= Lynn Posluns =

Canadian women's health entrepreneur

Lynn Posluns is the founder and president of Women’s Brain Health Initiative in Canada. In 2021, Posluns was appointed as a Member of the Order of Canada for "her contributions to research on women’s cognitive health and aging through the founding of Women’s Brain Health Initiative."

== Career ==

=== Women’s Brain Health Initiative ===
Posluns founded the Women’s Brain Health Initiative in 2012. The Women’s Brain Health Initiative has led various efforts to champion the need to explore sex and gender differences in women’s brain-aging research, including creating the first Research Chair in Women’s Brain Health and Aging (which was awarded to Dr.

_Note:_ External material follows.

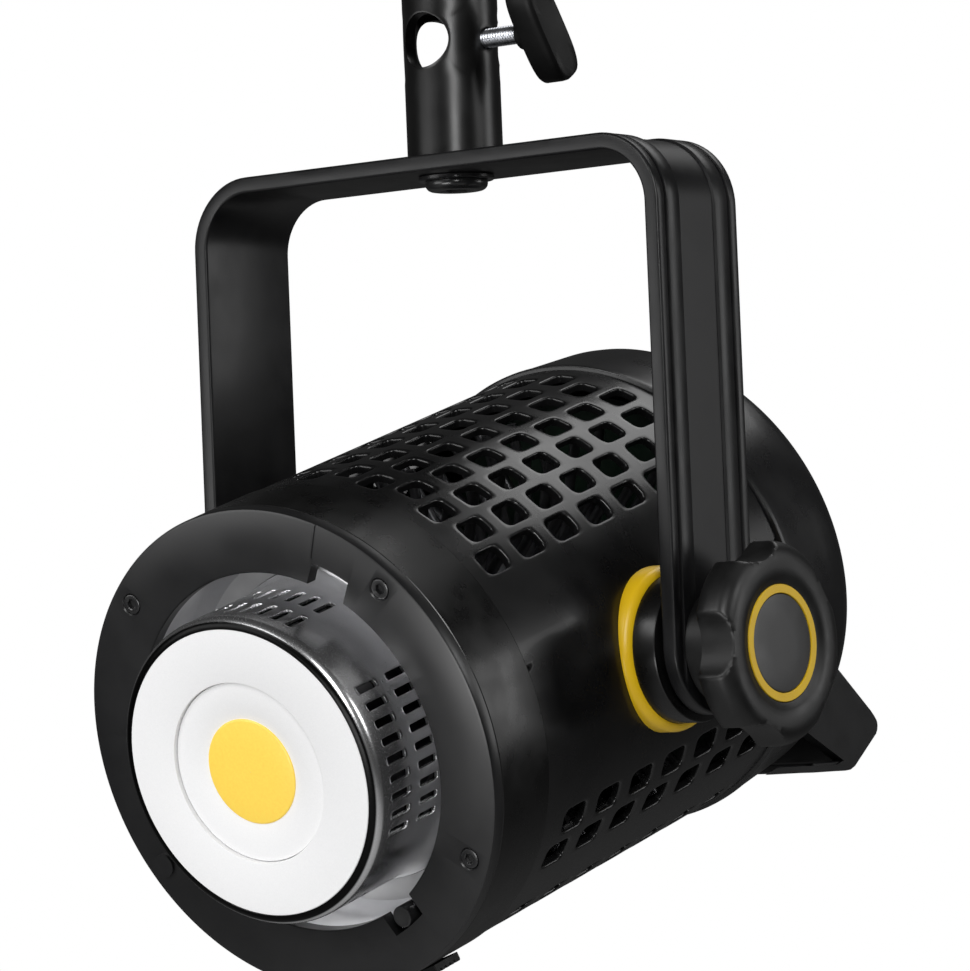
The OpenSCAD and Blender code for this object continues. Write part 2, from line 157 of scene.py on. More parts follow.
def new_finish(name, fixed):
    """A material with one Principled shader. fixed holds its plain socket values."""
    material = bpy.data.materials.new(name)
    material.use_nodes = True
    tree = material.node_tree
    shader = tree.nodes["Principled BSDF"]
    for key, value in fixed.items():
        shader.inputs[key].default_value = value
    start = Wire(tree, tree.nodes.new("ShaderNodeTexCoord").outputs["Object"])
    return material, shader, start


def feed(shader, start, **wires):
    for key, wire in wires.items():
        start.tree.links.new(wire.socket, shader.inputs[key.replace("_", " ")])


def grainy(start, heights, strength):
    """A normal from the sum of (grain in mm, height in mm) noises."""
    height = None
    for grain, amount in heights:
        layer = start.noise(grain) * (amount * MM)
        height = layer if height is None else height + layer
    return start.node("ShaderNodeBump", None, {"Strength": strength, "Height": height})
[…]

Gillian Einstein at the University of Toronto), and in 2019, was one of the organizations involved in advocating for the Government of Canada to declare December 2 as Women's Brain Health Day.

In January 2022, the Women’s Brain Health Initiative was awarded $716,000 from the Public Health Agency of Canada's Dementia Strategic Fund for a two-year brain health awareness campaign. In March 2022, Women’s Brain Health Initiative and Brain Canada announced the granting of $105,000 each to six research teams through the Brain Canada-WBHI Expansion Grants: Considering Sex and Gender Program. On April 1, 2022, Posluns' organization, Women’s Brain Health Initiative, received $150,000 from the provincial Government of Ontario, as a part of the government’s Priorities and Partnerships Funding COVID-19 Equity Supports, to deliver Brainable, a free bilingual brain health education program for students in Grades 5 to 8.

Posluns has spoken about women’s cognitive health and aging for a number of media outlets, including Global News and CityNews. In 2019, Posluns received an honorary Doctor of Law degree from York University.